If no new arrangements are put in place, and if there is no deal with the EU or individual countries, then there will be no legal means to return refugees. The only reliable means of establishing if a refugee has passed through another country is by reference to the EU database of registered refugees – a database to which we will not have access after 31 December.
The government has shown no willingness to build post-transition bridges with EU countries or facilitate future co-operation. In August, it introduced new policies that disallow appealing UK decisions against ‘taking charge’ (this is where a country agree to deal with an asylum application of a refugee living in another country, usually in family reunion cases). It has also instructed British officials to refuse taking charge of any child reunion case if the Home Office does not believe the normal two-month timescale for consideration can be met. Yet it is highly unlikely that the two-month period can be met in any of these cases, such is the backlog. Effectively, this means the ‘family reunion’ door to the UK has been firmly shut to refugees anywhere in Europe and the government has created a rigid and hostile approach to humanitarian requests from other EU countries. This approach will not win the UK sympathy from those in the EU now faced with demands from the UK to expedite Dublin III arrangements.
Being rattled and in a hurry is not an adequate defence in an immigration appeal or a judicial review for short-circuiting legal processes and denying applicants the right to legal representation. There are examples of failures on the part of immigration authorities to advise asylum seekers of the need for, and access to, legal advice and the failure of the Home Office to respond to applications from solicitors to reconsider cases. In such circumstances, solicitors have no choice but to trigger a judicial review.

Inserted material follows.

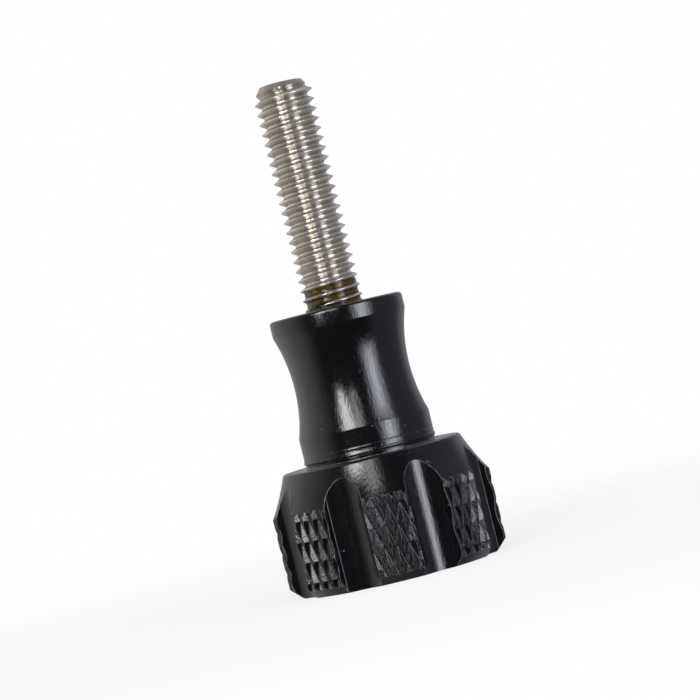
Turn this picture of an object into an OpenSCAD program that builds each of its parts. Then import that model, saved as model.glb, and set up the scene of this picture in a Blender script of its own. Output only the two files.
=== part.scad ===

Priti Patel is entirely reliant on EU law for the exercise of her immigration policies and while she is actively and aggressively pursuing the UK’s rights under EU law to return asylum seekers, she is attempting to deny the right of refugees to protect their lives and interests. The UK government has made little progress on putting right the damage caused by the Windrush scandal and seems to have learned nothing from it. Home Office staff, already seriously demoralised and under pressure, do not have the time, skills or access to advice needed for good decision making and lawyers, active in pursuing justice and fairness, are needed now more than ever.